As far as I can tell, 30 years of tango between C compiler coders and hardware guys, must have made sure that nothing else can multiply faster in C than the * operator.

Thats just what I think ....
But maybe theres a way I havent heard of .. Is there any way to multiply two integers faster than what * using C . What about in assembly ?
If so, how fast are we talking about ?

I could find lots of "Faster XYZ with this and that" forum topics .. none of them say anything about them being faster than * .....

Posted on 2003-11-22 21:37:31 by ashayh
Use shifts and lea to replace multiplication. Though of course, sometimes the combination of shifts and lea might be slower than mul/imul. PS: Take a look at http://www.asmcommunity.net/board/index.php?topic=12817&highlight=yodel
Posted on 2003-11-22 21:41:56 by roticv
that link was just what I was reading ! :alright:
Posted on 2003-11-22 21:43:06 by ashayh
Don't think the compiler writers are not aware of this, though :grin:

E.g. both Visual C++ and GCC generate shifts and lea instructions for '*' with constants when applicable. They also replace divisions with multiplication in cases where that is faster.
Posted on 2003-11-23 03:01:45 by Jibz
Simplest approach is to write you C/C++ code using the * multiply operator, disassemble it and see what it is doing. You reduce down to integer multiply with IMUL or if its a constant a combination of LEA and ADD. In floating point you have other options if you are doing that type of work.

I have generally seen that compilers do most maths operations reasonably well as they are not all that complex at the arithmetic level. If you want complex floating point algorithms, you will probably see some performance improvements by manually coding your own.

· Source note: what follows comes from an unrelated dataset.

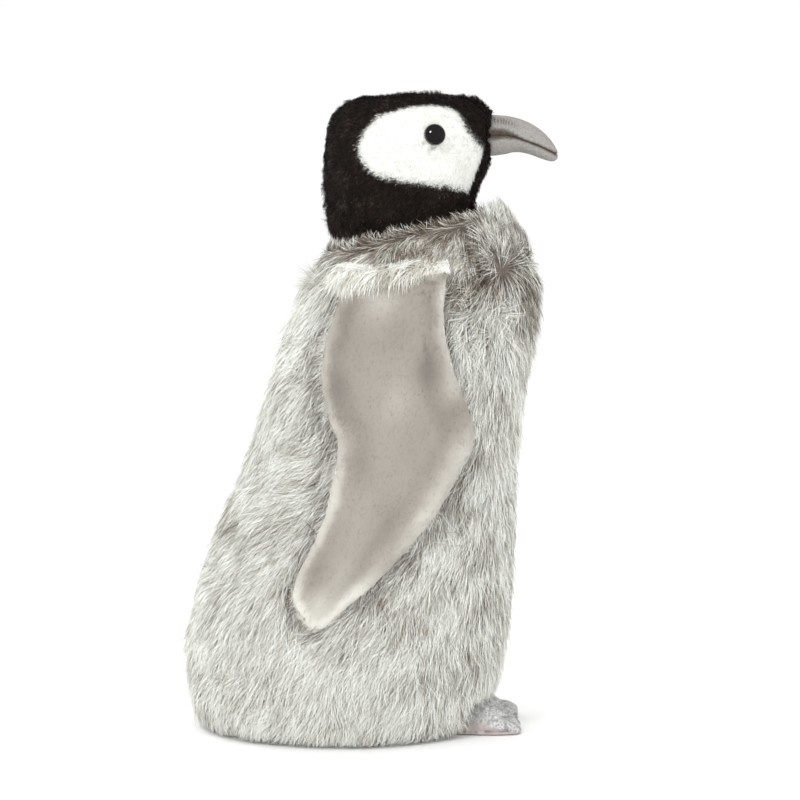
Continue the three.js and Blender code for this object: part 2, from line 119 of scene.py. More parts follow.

Posted on 2003-11-23 17:43:55 by hutch--
Assembly will always be faster than C/C++. Or at least never slower. Since C is compiled into assembly.
Posted on 2003-11-23 17:51:13 by drhowarddrfine
Depends on who is doing the assembly...

Also, most compilers these day compile to some internal p-code format which is then optimized and converted to machine code, without an assembly intermediate. Hell, with the most recent compilers this is done at the link stage rather than the compile stage, so global optimizations can be applied.